In a surprise move Monday night, a detachment of high-profile House Republicans announced that they would formally join the president’s legal team, including Reps. Doug Collins, Mike Johnson, Jim Jordan, Debbie Lesko, Mark Meadows, John Ratcliffe, Elise Stefanik and Lee Zeldin. The last-minute show of force underscored the fluid nature of the Senate trial, which is also set to feature full-throated arguments against impeachment from constitutional scholar Alan Dershowitz and Bill Clinton independent counsel Ken Starr.
“We are not planning for them to present statements on the Senate floor,” a senior administration official told Fox News, referring to the latest additions to Trump’s defense team, headed up by White House Counsel Pat Cipollone and Trump’s personal attorney Jay Sekulow. “The group will continue to give critical guidance on the case because of their strong familiarity with the facts and evidence.”
Sekulow told Fox News’ “Hannity” on Monday night that Trump’s legal team was “champing at the bit and ready to go.” He maintained that executive privilege, a longstanding constitutional principle protecting executive branch deliberations from disclosure, by itself defeated the “obstruction of Congress” article of impeachment, while Democrats had only hearsay and insubstantial evidence to support their “abuse of power” charge.
Democrats, meanwhile, have seethed openly ever since House Speaker Nancy Pelosi, D-Calif., failed in her gambit to force Senate Majority Leader Mitch McConnell’s hand before the House would turn over the articles of impeachment to the Senate. Pelosi had sought a commitment allowing Democrats to call witnesses prior to arguments in the trial — but, with just hours to go until the proceedings commenced, McConnell, R-Ky., dashed those hopes.
McConnell specifically revealed Monday that he wanted a condensed, two-day calendar for each side to give opening statements, at 12 hours per day. After the four days of opening arguments, senators would be allowed up to 16 hours for written questions to the prosecution and defense, followed by four hours of debate. Only then would there be votes on calling other witnesses, likely next week. At the end of deliberations, the Senate would then vote on each impeachment article.
Utah Republican Sen. Mitt Romney said in a statement Monday night that McConnell’s resolution, overall, “aligns closely with the rules package approved 100-0 during the Clinton trial. If attempts are made to vote on witnesses prior to opening arguments, I would oppose those efforts.” Romney was among a small number of Republican senators who said they wanted to consider witness testimony and documents that weren’t part of the House impeachment investigation.
Democrats, however, were incensed. Senate Minority Leader Chuck Schumer, D-N.Y., called McConnell’s rules package a “national disgrace,” adding, “it’s clear Sen. McConnell is hell-bent on making it much more difficult to get witnesses and documents and intent on rushing the trial through.”

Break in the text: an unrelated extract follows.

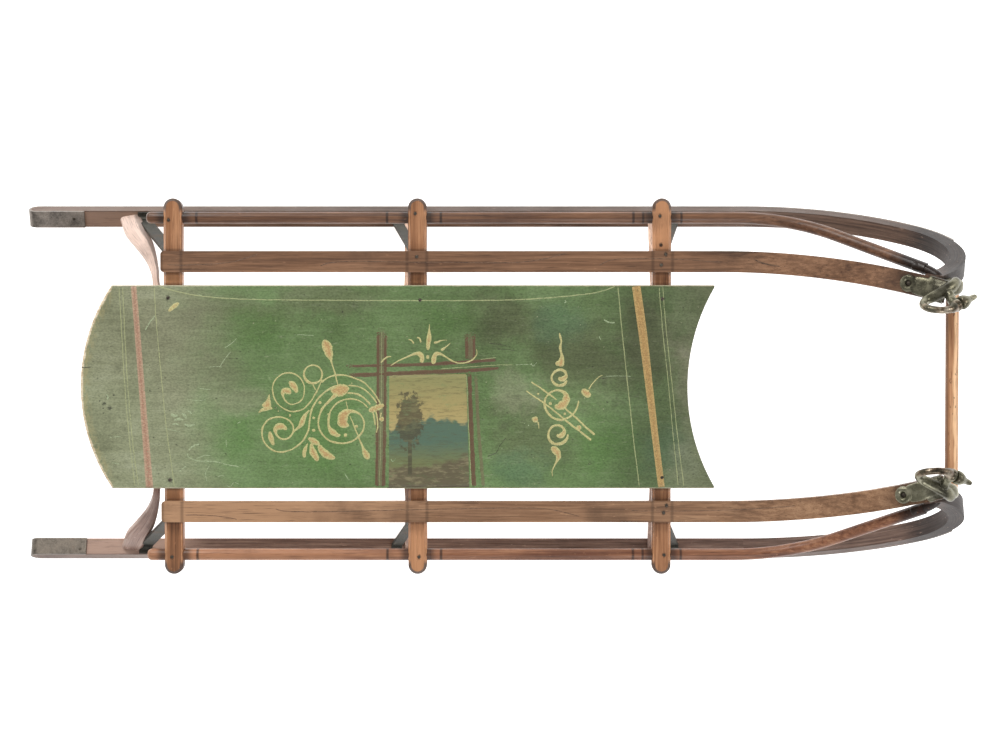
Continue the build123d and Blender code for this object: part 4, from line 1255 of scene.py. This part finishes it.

Even before McConnell’s announcement, congressional Democrats apparently were off-balance: “The House managers have absolutely no idea what the structure of the trial two days before the trial begins,” one source with House Democrats working on the impeachment trial complained to Fox News late Sunday.
“It is completely unfathomable,” fumed another source with the Democrats. “Is Sen. McConnell going to have 12-hour trial days which run until 2 or 3 in the morning?”
McConnell is expected to kick off the afternoon’s proceedings by introducing his proposed resolution for the parameters for the trial, which he has said will pass with at least 53 votes. Senators will not be directly speaking out in the debate over McConnell’s resolution, which is slated to last for approximately two hours — only members of Trump’s defense team, and the seven Democrats serving as House impeachment managers, are expected to participate.
Schumer likely will then present his counter-proposals to McConnell’s motion, followed by another two hours of debate among the managers and Trump’s counsel. Potential proposals include requests to subpoena specific witnesses — including, perhaps, Rudy Giuliani associate Lev Parnas or former National Security Adviser John Bolton — or to adjust debate time.
Then, at approximately 6 p.m. ET or even later, Fox News is told to expect a closed Senate session of indeterminate length after the debates. When the Senate returns to open session, lawmakers — including two leading Democratic presidential contenders, Sens. Elizabeth Warren and Bernie Sanders — likely will vote in turn on any amendments to McConnell’s proposal, then McConnell’s proposal itself.
McConnell’s proposal also was said to include a so-called “kill switch,” allowing Trump’s team to move to dismiss the articles of impeachment in the Senate quickly.